▶ **WHAT NEEDS TO BE DONE**:
Each line from the start of the data below through the one containing "return (b[1] - a[1]) / (b[0] - a[0])" must be reproduced exactly.

»»

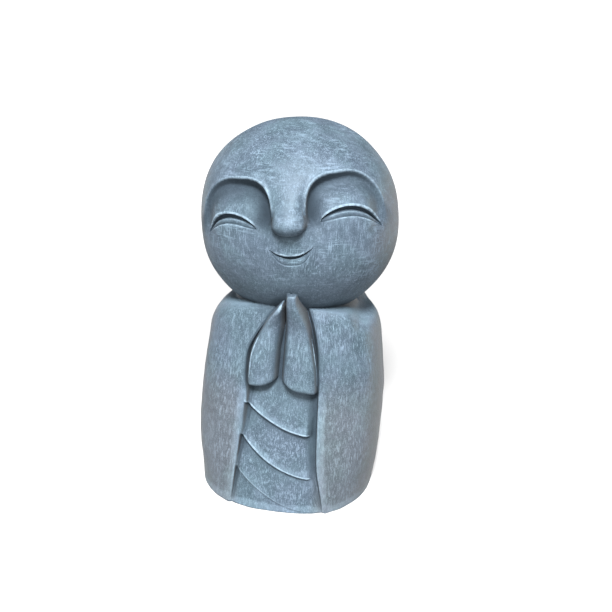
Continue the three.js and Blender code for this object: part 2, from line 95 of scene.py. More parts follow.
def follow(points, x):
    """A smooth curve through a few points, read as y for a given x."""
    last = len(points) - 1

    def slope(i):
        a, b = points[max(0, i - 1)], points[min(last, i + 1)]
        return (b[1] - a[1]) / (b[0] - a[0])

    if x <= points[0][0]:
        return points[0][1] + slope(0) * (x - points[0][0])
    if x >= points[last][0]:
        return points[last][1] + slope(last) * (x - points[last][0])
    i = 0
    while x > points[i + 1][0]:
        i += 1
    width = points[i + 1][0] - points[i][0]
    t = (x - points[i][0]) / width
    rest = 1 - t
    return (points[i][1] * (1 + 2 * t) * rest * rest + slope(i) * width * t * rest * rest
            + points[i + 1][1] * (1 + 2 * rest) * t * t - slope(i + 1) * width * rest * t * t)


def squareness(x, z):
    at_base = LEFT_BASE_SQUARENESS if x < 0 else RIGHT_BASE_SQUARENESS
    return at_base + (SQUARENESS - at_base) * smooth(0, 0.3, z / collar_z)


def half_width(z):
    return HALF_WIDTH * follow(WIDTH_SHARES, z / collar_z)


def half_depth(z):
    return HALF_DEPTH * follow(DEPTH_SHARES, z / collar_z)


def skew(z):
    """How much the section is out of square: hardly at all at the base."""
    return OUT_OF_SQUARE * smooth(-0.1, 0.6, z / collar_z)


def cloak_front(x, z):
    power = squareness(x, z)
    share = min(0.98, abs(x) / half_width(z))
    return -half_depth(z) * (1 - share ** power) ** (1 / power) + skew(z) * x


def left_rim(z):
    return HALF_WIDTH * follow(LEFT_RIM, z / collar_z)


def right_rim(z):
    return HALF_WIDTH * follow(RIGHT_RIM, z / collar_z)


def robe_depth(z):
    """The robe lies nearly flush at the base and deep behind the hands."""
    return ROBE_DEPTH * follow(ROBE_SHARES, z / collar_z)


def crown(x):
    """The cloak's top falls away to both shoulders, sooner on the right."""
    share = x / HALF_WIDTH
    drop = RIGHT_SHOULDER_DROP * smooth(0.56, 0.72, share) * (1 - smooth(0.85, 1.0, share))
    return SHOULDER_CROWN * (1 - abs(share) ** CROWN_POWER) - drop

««

▶ **FINAL RESULT**:
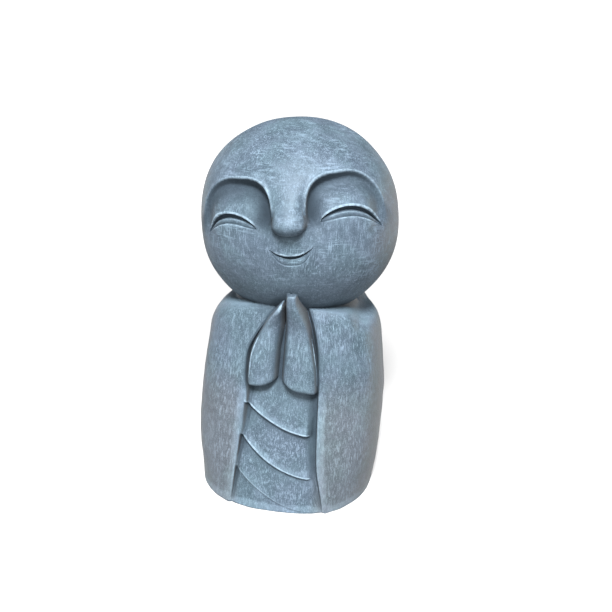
Continue the three.js and Blender code for this object: part 2, from line 95 of scene.py. More parts follow.
def follow(points, x):
    """A smooth curve through a few points, read as y for a given x."""
    last = len(points) - 1

    def slope(i):
        a, b = points[max(0, i - 1)], points[min(last, i + 1)]
        return (b[1] - a[1]) / (b[0] - a[0])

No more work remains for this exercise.